A Structural Characterization of Market Power in Electric Power Networks

Abstract

We consider a market in which capacity-constrained generators compete in scalar-parameterized supply functions to serve an inelastic demand spread throughout a transmission constrained power network. The market clears according to a locational marginal pricing mechanism, in which the independent system operator (ISO) determines the generators' production quantities to minimize the revealed cost of meeting demand, while ensuring that network transmission and generator capacity constraints are met. Under the stylizing assumption that both the ISO and generators choose their strategies simultaneously, we establish the existence of Nash equilibria for the underlying market, and derive an upper bound on the allocative efficiency loss at Nash equilibrium relative to the socially optimal level. We also characterize an upper bound on the markup of locational marginal prices at Nash equilibrium above their perfectly competitive levels.
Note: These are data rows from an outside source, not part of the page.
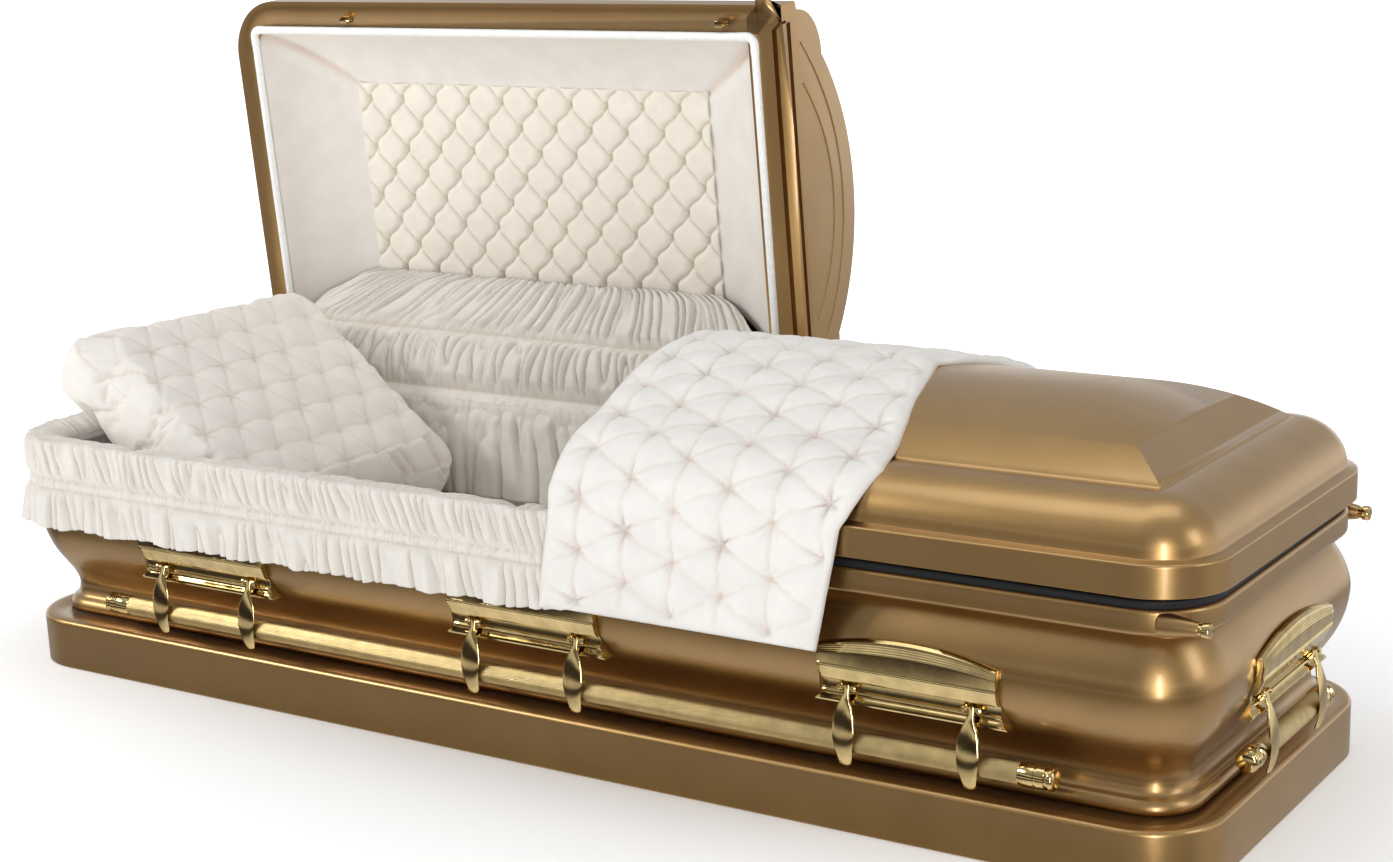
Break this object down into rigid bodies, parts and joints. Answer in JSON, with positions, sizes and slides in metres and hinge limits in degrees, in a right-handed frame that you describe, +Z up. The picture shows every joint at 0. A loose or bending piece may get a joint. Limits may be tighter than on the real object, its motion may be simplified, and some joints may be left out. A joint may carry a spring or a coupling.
{
  "type": "funeral casket",
  "caption": "Half-couch sheet-metal funeral casket with a domed two-piece lid, head lid open, tufted lining, pillow, throw and swing-bar handles.",
  "frame": {"origin": "middle of the underside of the base moulding", "axes": "+X along the casket towards the foot end, +Y across it towards the hinge side, +Z up"},
  "size_m": [2.17, 0.885, 1.068],
  "materials": {
    "bronze_paint": "metallic gloss",
    "black_rubber": "matt",
    "white_plastic": "satin",
    "satin_gold": "satin",
    "polished_gold": "polished",
    "ivory_velvet": "matt pile",
    "ivory_crepe": "matt crepe"
  },
  "bodies": {
    "casket": {"base_moulding": "bronze_paint", "body_shell": "bronze_paint", "gasket": "black_rubber", "bed": "ivory_crepe", "body_lining": "ivory_crepe", "valance": "ivory_crepe", "pillow": "ivory_velvet", "head_hinge_1_body_leaf": "polished_gold", "head_hinge_2_body_leaf": "polished_gold", "foot_hinge_1_body_leaf": "polished_gold", "foot_hinge_2_body_leaf": "polished_gold", "front_lug_1": "polished_gold", "front_lug_2": "polished_gold", "front_lug_3": "polished_gold", "back_lug_1": "polished_gold", "back_lug_2": "polished_gold", "back_lug_3": "polished_gold", "head_lug": "polished_gold", "foot_lug": "polished_gold", "front_end_tube": "polished_gold", "back_end_tube": "polished_gold"},
    "head_lid": {"head_lid_shell": "bronze_paint", "head_lid_moulding": "white_plastic", "head_lid_cove": "ivory_velvet", "head_lid_apron": "ivory_crepe", "head_lid_tufting": "ivory_velvet", "head_lid_catch_1": "polished_gold", "head_lid_catch_2": "polished_gold", "head_hinge_1_lid_leaf": "polished_gold", "head_hinge_2_lid_leaf": "polished_gold"},
    "foot_lid": {"foot_lid_shell": "bronze_paint", "foot_lid_lining": "ivory_crepe", "foot_lid_throw": "ivory_crepe", "foot_hinge_1_lid_leaf": "polished_gold", "foot_hinge_2_lid_leaf": "polished_gold"},
    "front_rail": {"front_bar": "satin_gold", "front_arm_1": "polished_gold", "front_arm_2": "polished_gold", "front_arm_3": "polished_gold", "front_arm_4": "polished_gold", "front_arm_5": "polished_gold", "front_arm_6": "polished_gold"},
    "back_rail": {"back_bar": "satin_gold", "back_arm_1": "polished_gold", "back_arm_2": "polished_gold", "back_arm_3": "polished_gold", "back_arm_4": "polished_gold", "back_arm_5": "polished_gold", "back_arm_6": "polished_gold"},
    "head_rail": {"head_bar": "satin_gold", "head_arm_1": "polished_gold", "head_arm_2": "polished_gold"},
    "foot_rail": {"foot_bar": "satin_gold", "foot_arm_1": "polished_gold", "foot_arm_2": "polished_gold"}
  },
  "joints": [
    {"name": "head_lid_hinge", "type": "hinge", "parent": "casket", "child": "head_lid", "pos_m": [0, 0.3524, 0.3855], "axis": [-1, 0, 0], "range_deg": [-84.9, 0], "deforming": ["pillow", "valance"]},
    {"name": "foot_lid_hinge", "type": "hinge", "parent": "casket", "child": "foot_lid", "pos_m": [0, 0.3524, 0.3855], "axis": [-1, 0, 0], "range_deg": [0, 84.9]},
    {"name": "front_bar_swing", "type": "hinge", "parent": "casket", "child": "front_rail", "pos_m": [0, -0.324, 0.204], "axis": [-1, 0, 0], "range_deg": [0, 70]},
    {"name": "back_bar_swing", "type": "hinge", "parent": "casket", "child": "back_rail", "pos_m": [0, 0.324, 0.204], "axis": [1, 0, 0], "range_deg": [0, 70]},
    {"name": "head_bar_swing", "type": "hinge", "parent": "casket", "child": "head_rail", "pos_m": [-1.06, 0, 0.204], "axis": [0, 1, 0], "range_deg": [0, 70]},
    {"name": "foot_bar_swing", "type": "hinge", "parent": "casket", "child": "foot_rail", "pos_m": [1.06, 0, 0.204], "axis": [0, -1, 0], "range_deg": [0, 70]}
  ]
}
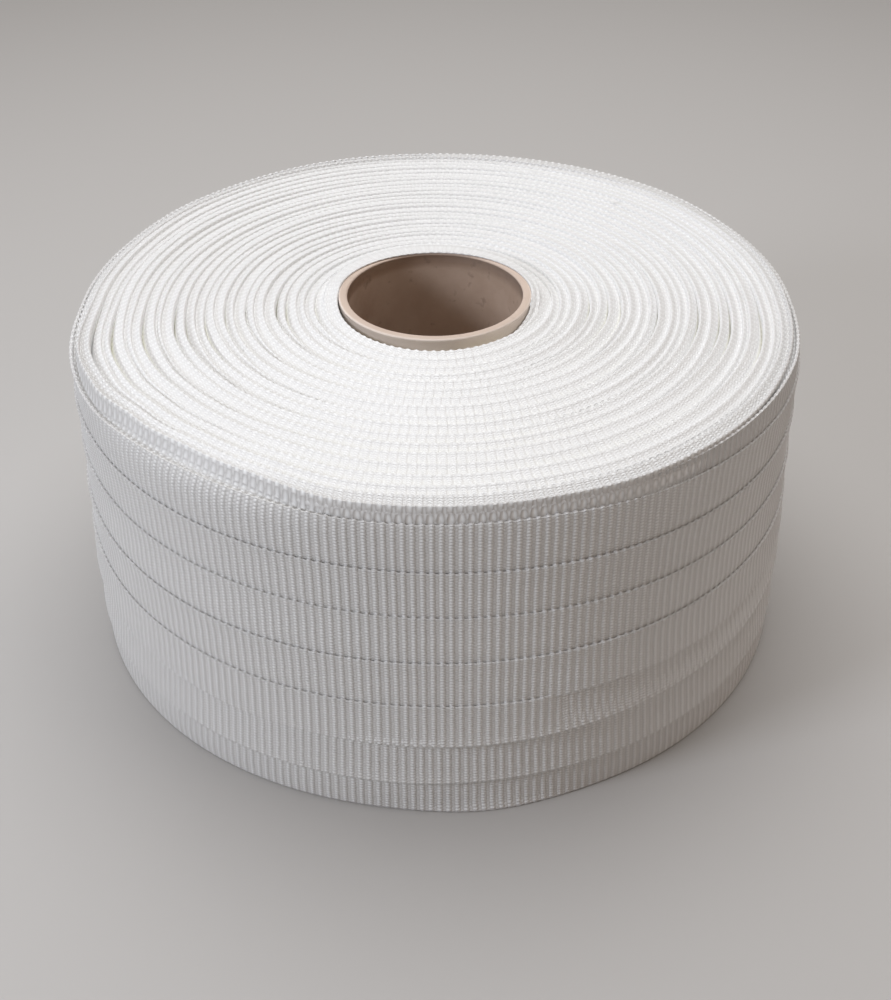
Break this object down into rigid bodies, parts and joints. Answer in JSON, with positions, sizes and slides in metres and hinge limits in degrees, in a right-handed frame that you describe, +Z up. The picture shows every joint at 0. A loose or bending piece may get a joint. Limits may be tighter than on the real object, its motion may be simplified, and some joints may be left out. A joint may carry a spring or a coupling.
{
  "type": "roll of cotton webbing",
  "caption": "Full roll of flat white woven webbing, wound in overlapping bands up and down a cardboard core that is open right through.",
  "frame": {"origin": "on the core's axis, at the level of the surface the roll stands on", "axes": "+Z up along the core's axis; -Y is the front, where the webbing's cut end is tucked in; +X to the right of it"},
  "size_m": [0.3182, 0.3188, 0.1532],
  "materials": {
    "webbing": "white, close warp-faced ribbed weave with a soft sheen",
    "cardboard": "raw spiral-wound paper tube, matt, with small dark flecks"
  },
  "bodies": {
    "root": {"webbing_roll": "webbing", "cardboard_core": "cardboard"}
  },
  "joints": []
}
Of particular relevance to ex ante market power monitoring, these bounds reveal the role of certain market structures---specifically, the \emph{market share} and \emph{residual supply index} of a producer---in predicting the degree to which that producer is able to exercise market power to influence the market outcome to its advantage. Finally, restricting our attention to the simpler setting of a two-node power network, we provide a characterization of market structures under which a Braess-like paradox occurs due to the exercise of market power---that is to say, we provide a necessary and sufficient condition on market structure under which the strengthening of the network's transmission line capacity results in the (counterintuitive) increase in the total cost of generation at Nash equilibrium.